The EDL came again to Luton again, several times, in 2012, 2013,h and 2014. We have had many visits since from Britain First. We have had other challenges. For me working in a community threatened by extremism has now occupied 14 years of my life. Yet the three months we spent preparing for the EDL protest on 5th February has to be the most challenging, the hardest, and yet the most rewarding I have spent, not least in the friendships forged in adversity.
More important is that while Luton still has a long way to go, the work we did paid dividends. The three months of intense community cohesion work we invested, work that otherwise might have taken three years, meant that it effectively contributed to effectively challenging extremism. Two years ago, on another anniversary, ten years after the Homecoming Parade that catalysed formation of the EDL, the PPC did a podcast. Titled “How can a Town Beat the Extremists” I wrote about it here.

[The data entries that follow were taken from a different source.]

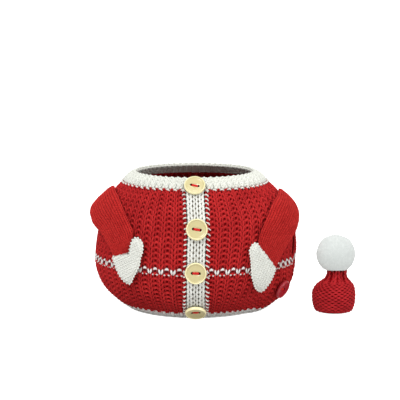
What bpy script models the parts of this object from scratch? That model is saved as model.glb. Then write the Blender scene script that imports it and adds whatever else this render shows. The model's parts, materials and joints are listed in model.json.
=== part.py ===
"""A knitted tea cosy in the form of a little buttoned jacket, with the bobble hat that goes with it.

The jacket stands on its hem as it hangs when worn, hollow, with a lens-shaped slit for a spout on its left
(-X), a slit for a handle on its right (+X) that is lapped and buttoned below, and its front to -Y. The hat
stands on its rim beside it. Every piece of cloth is one closed solid, a few tenths of a millimetre from what
it is sewn to. Sizes are in millimetres, and angles in degrees round the jacket, 0 at the front and
90 at the handle.
"""

import math
from collections import namedtuple

import bmesh
import bpy
import numpy as np
from mathutils import Matrix, Vector

MM = 0.001

# Driving sizes of the jacket.
HEM_RADIUS = 57.5
BELLY_RADIUS = 89.2
NECK_RADIUS = 52.0
COLLAR_BASE_HEIGHT = 108.6
JACKET_HEIGHT = 119.0
CLOTH = 3.6  # the body's cloth from the crest of a rib to its inner face
TRIM_CLOTH = 3.6  # collar and front band
SEWN = 0.3  # between edges that are sewn together
RIBS = 60  # knit ribs in a full round
RIB_RELIEF = 1.4
HEM_FOOT = 3.0  # width of the flat ring that the hem stands on

# Front band, buttons.
BAND_WIDTH = 15.6
BAND_PROUD = 0.9
BUTTON_DIAMETER = 18.0
BUTTON_THICKNESS = 3.4
CLOSURE_DIAMETER = 16.5
BUTTON_SIDES = 20
HOLE_SIDES = 10
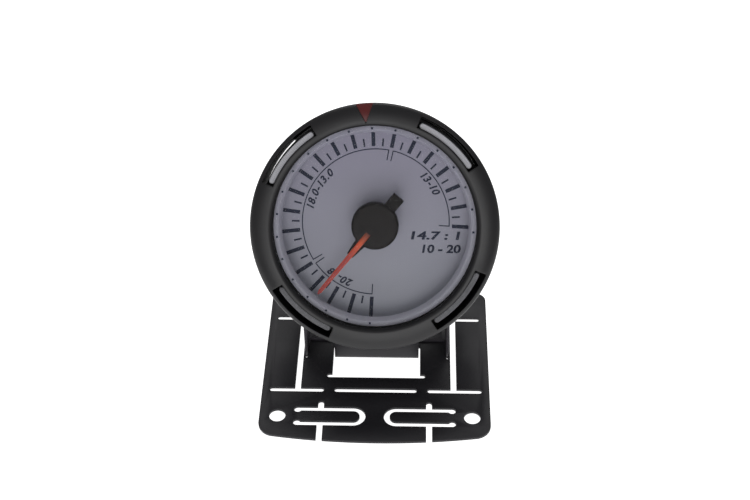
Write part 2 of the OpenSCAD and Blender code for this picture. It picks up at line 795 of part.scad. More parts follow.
module cover_screws() {
    head_h = cover_head_d / 3;
    color("silver") at_gauge() at_cover_screws() {
        translate([0, 0, -case_depth]) cylinder(d = cover_screw_d, h = 3 * cover_t);
        difference() {
            translate([0, 0, -case_depth - head_h]) cylinder(d = cover_head_d, h = head_h);
            for (a = [0, 90]) rotate([0, 0, a]) translate([0, 0, -case_depth - head_h])
                cube([cover_head_d / 2, cover_head_d / 6, head_h], center = true);
        }
    }
}

// The points of the bezel's crown, a quarter of an ellipse from the bevel to the widest line.
function crown_points() = [
    for (i = [0 : crown_steps]) let (a = 90 * i / crown_steps)
        [
            crown_start_r + (bezel_r - crown_start_r) * sin(a),
            -rim_drop + (crown_h + rim_drop) * cos(a)
        ]
];

// Half of the bezel's section: radius across, height above the opening's edge up.
module bezel_section() {
    polygon(concat(
        [
            [opening_r, -lip_t],
            [opening_r, 0]
        ],
        crown_points(),
        [
            [skirt_rear_r, -skirt_depth],
            [skirt_rear_r - skirt_t, -skirt_depth],
            [bezel_r - skirt_t, -face_t],
            [collar_out_r, -face_t],
            [collar_out_r, -skirt_depth],
            [collar_in_r, -skirt_depth],
            [collar_in_r, -lip_t]
        ]
    ));
}

// The marker's outline, with its point towards the axis and its base past the rim.
module marker_outline(base_w, past) {
    slope = base_w / 2 / (bezel_r - marker_tip_r);
    polygon([
        [0, marker_tip_r],
        [slope * (bezel_r + past - marker_tip_r), bezel_r + past],
        [-slope * (bezel_r + past - marker_tip_r), bezel_r + past]
    ]);
}

module bezel() {
    color([0.17, 0.165, 0.19]) at_gauge() rotate([0, 0, -bezel_turn]) difference() {
        rotate_extrude($fn = 180) bezel_section();
        for (i = [0 : 3]) rotate([0, 0, 45 + 90 * i - window_a / 2])
            translate([0, 0, -face_t - over])
                rotate_extrude(angle = window_a, $fn = 180) translate([window_in_r, 0])
                    square([window_out_r - window_in_r, face_t + crown_h + 2 * over]);
        translate([0, 0, -marker_depth]) linear_extrude(crown_h + marker_depth + over)
            marker_outline(marker_w, over);
    }
}

module bezel_marker() {
    top_share = (marker_t - marker_depth + rim_drop) / (crown_h + rim_drop);
    top_r = crown_start_r + (bezel_r - crown_start_r) * sqrt(1 - pow(top_share, 2));
    color([0.5, 0.12, 0.12]) at_gauge() rotate([0, 0, -bezel_turn])
        translate([0, 0, -marker_depth]) linear_extrude(marker_t) intersection() {
            marker_outline(marker_w - 2 * marker_gap, 0);
            circle(r = top_r, $fn = 360);
        }
}

// One light strip, a bar with round ends bent round the axis.
module light_strips() {
    strip_r = window_in_r + fit + strip_w / 2;
    strip_a = window_a - strip_short_a;
    color([0.85, 0.86, 0.88]) at_gauge() rotate([0, 0, -bezel_turn]) for (i = [0 : 3])
        rotate([0, 0, 45 + 90 * i - strip_a / 2]) translate([0, 0, -mouth_depth]) {
            rotate_extrude(angle = strip_a, $fn = 180) translate([strip_r - strip_w / 2, 0])
                square([strip_w, strip_t]);
            for (a = [0, strip_a]) rotate([0, 0, a]) translate([strip_r, 0, 0])
                cylinder(d = strip_w - 2 * play, h = strip_t, $fn = strip_fn);
        }
}

module lens() {
    color([0.9, 0.95, 1, 0.3]) at_gauge() translate([0, 0, -lip_t - lens_t])
        cylinder(r = lens_r, h = lens_t, $fn = 180);
}

module lens_gasket() {
    color([0.05, 0.05, 0.05]) at_gauge() gauge_ring(lens_r, gasket_in_r, lip_t + lens_t, spacer_front);
}

module spacer_ring() {
    cone_in_r = flange_in_r - cone_w;
    cone_end = spacer_front + cone_h;
    color([0.93, 0.94, 0.97]) at_gauge() rotate_extrude($fn = 128) polygon([
        [lens_r, -spacer_front],
        [flange_in_r, -spacer_front],
        [cone_in_r, -cone_end],
        [cone_in_r, -cone_end - flange_t / 2],
        [flange_in_r, -cone_end - flange_t / 2],
        [spacer_in_r, -cone_end + flange_t],
        [spacer_in_r, -dial_depth],
        [lens_r, -dial_depth]
    ]);
}

// Places its children at every mark of the scale that the list names, pointing outwards along Y.
module at_marks(list) {
    for (i = list) rotate([0, 0, -scale_start_a - i * scale_step_a]) children();
}

module spacer_marks() {
    color([0.06, 0.07, 0.13]) at_gauge() at_marks([0 : scale_n - 1])
        translate([-ring_mark_w / 2, ring_mark_r - ring_mark_w / 2, -spacer_front])
            cube([ring_mark_w, ring_mark_w, print_t]);
}

module dial() {
    color([0.93, 0.94, 0.98]) at_gauge()
        gauge_ring(mouth_in_r - fit, dial_hole_d / 2, dial_depth, dial_depth + dial_t);
}

module dial_marks() {
    color([0.06, 0.07, 0.13]) at_gauge() translate([0, 0, -dial_depth]) {
        at_marks([0 : scale_n - 1]) translate([-mark_w / 2, mark_in_r, 0])
            cube([mark_w, mark_len, print_t]);
        at_marks([0.5 : scale_n - 2]) translate([-thin_w / 2, mark_in_r, 0])
            cube([thin_w, thin_len, print_t]);
    }
}

// One zone line from one mark to another, with its two end lines.
module zone_line(from, to, gap_from, gap_to) {
    a_from = scale_start_a + from * scale_step_a + gap_from;
    a_to = scale_start_a + to * scale_step_a - gap_to;
    translate([0, 0, -dial_depth]) {
        rotate([0, 0, 90 - a_to]) rotate_extrude(angle = a_to - a_from, $fn = 180)
            translate([zone_r - zone_w / 2, 0]) square([zone_w, print_t]);
        for (a = [a_from, a_to]) rotate([0, 0, -a])
            translate([-zone_w / 2, zone_r + zone_w / 2 - zone_end_len, 0])
                cube([zone_w, zone_end_len, print_t]);
    }
}

module zone_lines() {
    gap_a = atan(zone_gap / zone_r);
    color([0.06, 0.07, 0.13]) at_gauge() {
        zone_line(0, zone_breaks[0], 0, gap_a);
        zone_line(zone_breaks[0], zone_breaks[1], gap_a, gap_a);
        zone_line(zone_breaks[1], scale_n - 1, gap_a, 0);
    }
}

module light_guide() {
    color([0.85, 0.9, 0.95, 0.6]) at_gauge()
        gauge_ring(mouth_in_r - fit, dial_hole_d / 2, dial_depth + dial_t, guide_back);
}

module reflector() {
    outer_r = reflector_bore_r - fit;
    color("white") at_gauge()
        gauge_ring(outer_r, outer_r - reflector_t, guide_back, light_board_front);
}

// Places its children on the posts, seen along the axis.
module at_posts() {
    for (i = [0 : 2]) rotate([0, 0, 90 + 120 * i]) translate([post_r, 0, 0]) children();
}

module light_board() {
    color([0.1, 0.3, 0.16]) at_gauge()
        gauge_ring(reflector_bore_r - fit, dial_hole_d / 2, light_board_front, light_board_back);
}

module lamps() {
    color([0.95, 0.93, 0.75]) at_gauge() for (i = [0 : led_n - 1]) rotate([0, 0, i * 360 / led_n])
        translate([led_r - led_w / 2, -led_l / 2, -light_board_front]) cube([led_w, led_l, led_h]);
}

module motor_housing() {
    step_h = (post_h - motor_h) / 2;
    color([0.2, 0.2, 0.22]) at_gauge() difference() {
        union() {
            translate([0, 0, -light_board_back - motor_h]) linear_extrude(motor_h) {
                circle(r = motor_r);
                translate([-motor_w / 2, -motor_len]) square([motor_w, motor_len]);
            }
            translate([0, 0, -light_board_back - motor_h - step_h])
                cylinder(d = motor_w, h = step_h);
        }
        translate([0, 0, -light_board_back - motor_h])
            cylinder(d = shaft_d + 2 * play, h = motor_h + over);
    }
}

module board_posts() {
    color("goldenrod") at_gauge() at_posts() translate([0, 0, -main_board_front]) difference() {
        cylinder(d = post_d, h = post_h, $fn = 6);
        translate([0, 0, -over]) cylinder(d = cover_screw_d, h = post_h / 2 + over);
    }
}

module board_screws() {
    head_h = cover_head_d / 4;
    color("silver") at_gauge() at_posts() {
        translate([0, 0, -main_board_back])
            cylinder(d = cover_screw_d, h = board_t + post_h / 2 - fit);
        translate([0, 0, -main_board_back - head_h]) cylinder(d = cover_head_d, h = head_h);
    }
}

module main_board() {
    color([0.1, 0.3, 0.16]) at_gauge() difference() {
        translate([0, 0, -main_board_back]) cylinder(r = main_board_r, h = board_t);
        at_posts() translate([0, 0, -main_board_back - over])
            cylinder(d = cover_screw_d, h = board_t + 2 * over);
    }
}

module board_chips() {
    chip = motor_r * 0.8;
    chip_h = board_t;
    color([0.08, 0.08, 0.08]) at_gauge() translate([0, 0, -main_board_front]) {
        translate([-chip / 2, motor_r + post_d / 2, 0]) cube([chip, chip, chip_h]);
        translate([motor_r + post_d / 2, -chip / 2, 0]) cube([chip / 2, chip, chip_h]);
    }
}

module capacitors() {
    can_d = main_board_r / 5;
    can_h = post_h * 0.7;
    color([0.15, 0.15, 0.3]) at_gauge() for (y = [-can_d, can_d])
        translate([-motor_r - can_d, y, -main_board_front]) cylinder(d = can_d, h = can_h);
}

// The open shell of one socket, with its mouth at the back.
module socket(x) {
    back = case_depth + socket_out;
    at_gauge() translate([x, socket_rise, 0]) difference() {
        translate([0, 0, -back]) linear_extrude(back - main_board_back)
            square([socket_w, socket_h], center = true);
        translate([0, 0, -back - over]) linear_extrude(back - case_depth + cover_t / 2 + over)
            square([socket_w - 2 * socket_wall, socket_h - 2 * socket_wall], center = true);
        translate([0, socket_h / 2, -back])
            cube([pin_pitch, 2 * socket_wall + over, socket_out], center = true);
    }
}

module power_socket() {
    color([0.9, 0.9, 0.86]) socket(-socket_x);
}

module sensor_socket() {
    color([0.12, 0.12, 0.13]) socket(socket_x);
}

module socket_pins() {
    floor_depth = case_depth - cover_t / 2;
    color("gold") at_gauge() for (x = [-socket_x, socket_x], i = [0 : pin_n - 1])
        translate([x + (i - (pin_n - 1) / 2) * pin_pitch - pin_w / 2, socket_rise - pin_w / 2,
            -case_depth - socket_out + socket_wall])
            cube([pin_w, pin_w, case_depth + socket_out - socket_wall - floor_depth]);
}

// Turns its children from the top of the dial to the pointer's resting angle.
module at_pointer() {
    at_gauge() rotate([0, 0, -pointer_a]) children();
}

module pointer_cap() {
    cap_back = cap_depth + cap_t;
    groove_floor = cap_depth + needle_sink + needle_t;
    boss_back = dial_depth - cap_bevel;
    color([0.09, 0.09, 0.1]) at_pointer() difference() {
        union() {
            translate([0, 0, -cap_back]) cylinder(d = cap_d, h = cap_t - cap_bevel);
            translate([0, 0, -cap_depth - cap_bevel])
                cylinder(d1 = cap_d, d2 = cap_d - 2 * cap_bevel, h = cap_bevel);
            translate([-tail_w / 2, -tail_len, -cap_back]) cube([tail_w, tail_len, tail_t]);
            translate([0, 0, -groove_floor - neck_t]) linear_extrude(neck_t)
                polygon([
                    [-neck_w / 2, 0],
                    [neck_w / 2, 0],
                    [neck_end_w / 2, neck_len],
                    [-neck_end_w / 2, neck_len]
                ]);
            translate([0, 0, -boss_back]) cylinder(d = boss_d, h = boss_back - cap_depth - cap_bevel);
        }
        translate([-needle_w / 2 - play, needle_start, -groove_floor])
            cube([needle_w + 2 * play, cap_d, groove_floor]);
        translate([0, 0, -dial_depth])
            cylinder(d = shaft_d, h = dial_depth - cap_back + cap_t / 2);
    }
}

module pointer_needle() {
    color([0.85, 0.22, 0.18, 0.85]) at_pointer()
        translate([0, 0, -cap_depth - needle_sink - needle_t]) linear_extrude(needle_t)
            polygon([
                [-needle_w / 2, needle_start],
                [needle_w / 2, needle_start],
                [needle_tip_w / 2, needle_len - needle_tip_w / 2],
                [needle_tip_w / 4, needle_len],
                [-needle_tip_w / 4, needle_len],
                [-needle_tip_w / 2, needle_len - needle_tip_w / 2]
            ]);
}

module motor_shaft() {
    top = cap_depth + cap_t / 2;
    bottom = light_board_back + motor_h - fit;
    color("silver") at_gauge() translate([0, 0, -bottom]) cylinder(d = shaft_d, h = bottom - top);
}

base_plate();
cradle();
cradle_rivets();
pivot_screws();
friction_washers();
pivot_nuts();
yoke();
mounting_studs();
stud_washers();
stud_nuts();
case();
rear_cover();
cover_screws();
bezel();
bezel_marker();
light_strips();
lens();
lens_gasket();
spacer_ring();
spacer_marks();
dial();
dial_marks();
zone_lines();
light_guide();
reflector();
light_board();
lamps();
motor_housing();
board_posts();
board_screws();
main_board();
board_chips();
capacitors();
power_socket();
sensor_socket();
socket_pins();
pointer_cap();
pointer_needle();
motor_shaft();
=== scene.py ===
"""The looks of a round air and fuel ratio gauge that tilts on a slotted sheet steel bracket."""

import json
import logging
import math
from dataclasses import dataclass
from enum import Enum
from typing import Iterable, Sequence

import bmesh
import bpy
from bmesh.types import BMEdge, BMVert, BMesh
from bpy.types import ID, Material, Mesh, Node, NodeSocket, NodeTree, Object
from mathutils import Matrix, Vector


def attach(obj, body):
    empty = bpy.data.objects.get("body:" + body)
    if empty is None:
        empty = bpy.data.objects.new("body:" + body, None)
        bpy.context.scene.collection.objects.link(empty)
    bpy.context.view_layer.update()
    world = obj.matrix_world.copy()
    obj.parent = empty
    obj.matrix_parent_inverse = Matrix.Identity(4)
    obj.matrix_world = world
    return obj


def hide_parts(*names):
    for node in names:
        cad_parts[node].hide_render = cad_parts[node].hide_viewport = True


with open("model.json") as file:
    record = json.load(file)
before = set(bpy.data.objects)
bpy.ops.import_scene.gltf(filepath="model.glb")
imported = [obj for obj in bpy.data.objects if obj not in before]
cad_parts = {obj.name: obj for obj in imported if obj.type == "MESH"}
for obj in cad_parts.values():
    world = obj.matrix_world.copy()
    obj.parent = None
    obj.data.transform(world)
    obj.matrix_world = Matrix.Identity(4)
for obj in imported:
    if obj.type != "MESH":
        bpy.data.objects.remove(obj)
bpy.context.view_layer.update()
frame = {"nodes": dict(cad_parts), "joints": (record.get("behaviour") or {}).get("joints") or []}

LOG = logging.getLogger("gauge")
MM = 0.001
IMAGE_WIDTH = 750
SENSOR_WIDTH = 36.0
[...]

Asked what Luton teaches us about how to deal with the far right, BBCs Home Affairs correspondent Dominic Casciani notes,
“Luton teaches more than that, that is how to deal with extremism. That can’t be done publicly, but very quietly behind the scenes, little dialogues.” He notes how if the media go away, and the politicians as well, and let the police and local experts get involved you find little opportunities for people to meet and have dialogue and start to understand each other, that things become less black and white, less them and us, and you find ways of coming together. “That’s not sexy. Its boring hard work. But most extremism begins to be solved through those quiet dialogues.”
The success of the work done to keep Luton peaceful on 5th February 2011 was ultimately proven successful in the same terms as Casciani uses.